Section 32A(4) of the Senior Courts Act 1981 Act and CPR 41.1 provide that where a PDO is made the “injured person” is entitled to apply for further damages. However, there is nothing in the framework that prevents this right being transferred to a third party. Johnson J found that there was nothing to prevent an application for further damages from someone other than the injured person, so long as the applicant had acquired that right.

(2) If not, did the order in this case limit that right to the claimant?

The order stated that the claimant may make an application for further damages. If the intention had been to limit the right to the claimant personally then different words would have been used in both the order and statement of facts.

(3) Has the right to claim further damages expired by effluxion of time?

The order in this case provided that any application may be made without time limit. The defendants argued that the parties had agreed in the statement of facts, that the claimant could apply for further damages at any time during his life. They argued that the statement of agreed facts was an interpretative aid to the order and therefore the application must be made during the claimant’s lifetime.
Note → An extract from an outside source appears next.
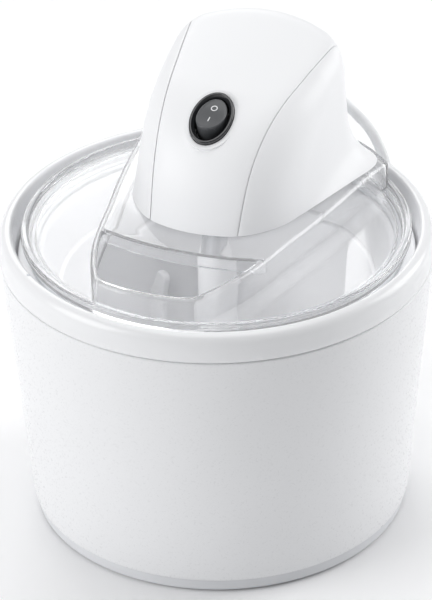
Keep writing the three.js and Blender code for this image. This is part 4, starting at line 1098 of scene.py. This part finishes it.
def make_switch():
    inner = 3.1
    profile = rounded([
        (0, -SWITCH_SEAT + 0.3, 0.1), (0, 0.95, 0.7), (1.3, 0.95, 0.35), (inner - 0.4, -0.9, 0.3),
        (inner, -14, 0.1), (inner + 4, -14, 0.1), (inner + 4, -15.5, 0.1), (1.8, -15.5, 0.1),
        (1.8, -SWITCH_SEAT + 0.3, 0.1),
    ], 4)
    loops = []
    count = 96
    for k in range(count):
        a = 2 * math.pi * k / count
        loops.append([((SWITCH_A - o) * math.cos(a), (SWITCH_B - o) * math.sin(a), z) for o, z in profile])
    bezel = place(new_object("switch_bezel", *loft(loops, closed_path=True)), switch_frame)
    finish_piece(bezel, "drive_unit", "switch_black", "switch_housing")

    lip_y = ROCKER_SWEEP * math.cos(math.radians(30))
    lip_z = ROCKER_SWEEP * math.sin(math.radians(30)) - ROCKER_PIVOT
    dish = 0.8
    half_a, half_b = OPEN_A - 0.5, OPEN_B - 1.7
    edge = 0.6

    def face_height(y):
        return lip_z - dish * (1 - min(1, abs(y) / lip_y) ** 2)

    rings = []
    for z in (-8, -6, -4, -2, 0, 1):
        rings.append((z, None))
    for k in range(1, 6):
        a = math.radians(18 * k)
        rings.append((edge * (1 - math.cos(a)), edge * (1 - math.sin(a))))
    loops = []
    count = 72
    for z, drop in rings:
        loop = []
        for k in range(count):
            t = 2 * math.pi * k / count
            shrink = 0.0 if drop is None else z
            x = (half_a - shrink) * math.cos(t)
            y = (half_b - shrink) * math.sin(t)
            height = min(z, face_height(y) - edge) if drop is None else face_height(y) - drop
            limit = math.sqrt(max(0.0, ROCKER_SWEEP ** 2 - (height + ROCKER_PIVOT) ** 2))
            loop.append((x, math.copysign(min(abs(y), limit), y), height))
        loops.append(loop)
    for share in (0.8, 0.55, 0.3, 0.1):
        loop = []
        for k in range(count):
            t = 2 * math.pi * k / count
            x, y = share * (half_a - edge) * math.cos(t), share * (half_b - edge) * math.sin(t)
            loop.append((x, y, face_height(y)))
        loops.append(loop)
    tilt = Matrix.Translation((0, 0, -ROCKER_PIVOT)) @ Matrix.Rotation(-ROCKER_TILT, 4, "X")
    tilt = switch_frame @ tilt @ Matrix.Translation((0, 0, ROCKER_PIVOT))
    key = place(new_object("switch_key", *loft(loops)), tilt)
    finish_piece(key, "rocker", "rocker_black", "switch_rocker")

    proud = 0.06
    ring = []
    for k in range(40):
        a = 2 * math.pi * k / 40
        loop = []
        for r, up in ((1.25, -0.1), (1.25, proud), (1.75, proud), (1.75, -0.1)):
            x, y = r * math.cos(a), MARK_O_Y + r * math.sin(a)
            loop.append((x, y, face_height(y) + up))
        ring.append(loop)
    mark_o = place(new_object("switch_mark_off", *loft(ring, closed_path=True)), tilt)
    bar = []
    for k in range(7):
        y = MARK_I_Y - 1.5 + 3.0 * k / 6
        bar.append([(-0.27, y, face_height(y) - 0.1), (-0.27, y, face_height(y) + proud),
                    (0.27, y, face_height(y) + proud), (0.27, y, face_height(y) - 0.1)])
    mark_i = place(new_object("switch_mark_on", *loft(bar)), tilt)
    for mark in (mark_o, mark_i):
        finish_piece(mark, "rocker", "rim_white")


def make_plate():
    alphas = np.linspace(0, 2 * math.pi, 120, endpoint=False)
    plate_low, plate_high = HOOD_Z + GAP, high("drive_base_plate").z
    depth = np.full_like(alphas, HOOD_WALL + 0.8)

    def at(t):
        return t * np.sin(alphas), CORE_Y - t * np.cos(alphas), plate_high + 0 * t

    x, y, _ = at(solve(at, depth))
    plate = prism("hood_plate", list(zip(x, y)), plate_low, plate_high)
    spigot_low = low("drive_base_plate").z
    spigot = post(spigot_low, plate_low + 1, SPIGOT_R, SPIGOT_R, 96)
    combine(plate, [spigot], "UNION")
    tools = [
        post(spigot_low + 2, plate_high + 1, SPIGOT_R - 2, SPIGOT_R - 2, 96),
        post(spigot_low - 1, plate_high + 2, 7.5, 7.5, 48),
    ]
    for i in range(4):
        centre = (low(f"cover_screw_{i + 1}") + high(f"cover_screw_{i + 1}")) / 2
        tools.append(post(plate_low - 1, plate_high + 1, 1.9, 1.9, 24, centre.x, centre.y))
        tools.append(post(plate_low - 1, plate_low + 2.1, 3.7, 3.7, 24, centre.x, centre.y))
    combine(plate, tools, "DIFFERENCE")
    finish_piece(plate, "drive_unit", "plate_white", "drive_base_plate")


BOOT_R = 6.2
BOOT_NECK_R = 4.4


def make_boot():
    """Strain relief: a ribbed, tapered boot along +Y."""
    y0, y1 = low("strain_relief").y, high("strain_relief").y
    flange = y0 + 8 + 2.9
    outline = [
        (0, y0), (BOOT_R, y0), (BOOT_R, y0 + 2.2), (BOOT_NECK_R, y0 + 2.2), (BOOT_NECK_R, flange - 0.6),
        (5.9, flange), (BOOT_R, flange + 0.5), (BOOT_R, flange + 1.6), (5.8, flange + 2.1),
    ]
    steps = 48
    for k in range(steps + 1):
        t = k / steps
        groove = 0.35 * max(0.0, math.cos(2 * math.pi * t * 6)) * (1 - t)
        outline.append((5.1 - 1.5 * t - groove, flange + 2.6 + (y1 - flange - 2.9) * t))
    outline += [(3.3, y1), (0, y1)]
    boot = turned("cord_boot", outline, 40)
    place(boot, lead_axis)
    finish_piece(boot, "drive_unit", "relief_white", "strain_relief")


make_covers()
make_switch()
make_plate()
make_boot()


# ---------------- studio
FLOOR_HALF = 3000
LIGHT_TARGET = Vector((0, 0, 0.13))  # metres


def make_floor():
    made = Shader("studio_floor", Specular_IOR_Level=0.2)
    made.colours(made.noise(3, 2), (0.96, 0.96, 0.965), (0.975, 0.975, 0.98))
    made.roughness(made.noise(8, 2), 0.55, 0.65)
    corners = [(x * FLOOR_HALF, y * FLOOR_HALF, 0) for x, y in ((-1, -1), (1, -1), (1, 1), (-1, 1))]
    floor = new_object("floor", corners, [(0, 1, 2, 3)])
    floor.data.materials.append(made.material)


def area_light(name, place_m, size, power):
    data = bpy.data.lights.new(name, "AREA")
    data.shape = "RECTANGLE"
    data.size, data.size_y = size
    data.energy = power
    light = bpy.data.objects.new(name, data)
    scene.collection.objects.link(light)
    light.location = place_m
    light.rotation_euler = (LIGHT_TARGET - light.location).to_track_quat("-Z", "Y").to_euler()
    return light


def only_on(light, *pieces):
    """A card that lights these pieces and nothing else."""
    lit = bpy.data.collections.new(light.name)
    for piece in pieces:
        lit.objects.link(bpy.data.objects[piece])
    light.light_linking.receiver_collection = lit


def make_lights():
    """Two opposite soft boxes, a top light, a card behind on the left, two linked cards and a dim room."""
    side = Vector((-0.731, -0.682, 0)) * 1.9
    area_light("key_left", side + Vector((0, 0, 0.95)), (1.3, 1.3), 20.5)
    area_light("back_right", -side + Vector((0, 0, 0.95)), (1.2, 1.3), 23)
    area_light("top", (-0.1, 0.1, 2.1), (1.5, 1.5), 13)
    area_light("back_left", (-1.25, 1.75, 1.4), (1.3, 1.1), 14)
    bowl_fill = area_light("bowl_fill", (0.35, -1.5, 1.5), (0.8, 0.8), 9)
    only_on(bowl_fill, "bowl_inside", "bowl_rim", "dasher")
    hood_fill = area_light("hood_fill", (0.9, -1.5, 0.2), (0.9, 0.9), 6.5)
    only_on(hood_fill, "hood_middle", "hood_right", "hood_left")
    world = bpy.data.worlds.new("studio")
    scene.world = world
    world.use_nodes = True
    background = world.node_tree.nodes["Background"]
    background.inputs["Color"].default_value = (0.97, 0.98, 1, 1)
    background.inputs["Strength"].default_value = 0.3


make_floor()
make_lights()
scene.view_settings.view_transform = "Standard"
Mr Justice Johnson did not agree. He concluded that the order, not the statement of facts, controls the right to claim damages. Therefore, there was no time limit imposed.

(4) If the time limit has expired, can it be extended?

If the judge was wrong in respect of (3) he found that, in any event, it was open to the court to grant an extension of time.

(5) Did a relevant cause pass to the applicant?

Justice J said that once judgment was given for provisional damages the claimant had a continuing residual right to seek further damages in accordance with the PDO and rules of court. That right transferred to the applicant in accordance with section 1(1) of the Law Reform (Miscellaneous Provisions) Act 1934 (LPA).

(6) Should an order for substitution be made?

Mr Justice Johnson explained that the relevant cause of action is the right to claim further damages under the PDO which isn’t subject to a period of limitation. The time period for the application to be brought is prescribed by the PDO. In this case, there was no time limit.

(7) Can the applicant seek to amend the proceedings to include a claim under the Fatal Accidents Act 1976?

If the applicant wished to bring a claim under the FAA, he would need to show that the limitation period had not expired, otherwise it may be necessary to issue fresh proceedings. Any limitation defence could then be determined in those proceedings.


The judge concluded that “A beneficiary's right to apply for further damages under a PDO passes, on death, to their estate, and may be advanced by their executor.” He therefore ordered the applicant be substituted as the claimant so he could pursue an application for further damages under the PDO.

What can we learn?

  • Mr Justice Johnson referred to the case of Guilfoyle and found that it was correctly decided. Further, the same result appears to have been reached in another County Court in 2005 – Grice v Montracon Tasker Ltd.
  • The permitted substitution only applies to the cause of action that vested in the deceased at the time of death: any claim for dependency is a separate cause of action which requires a separate application to amend and would be subject to the usual limitation provisions. It is therefore possible that any FAA claims would be statute barred if raised too late whilst the LPA claims (such as damages for pain and suffering or pre death losses) would not be caught by limitation problems.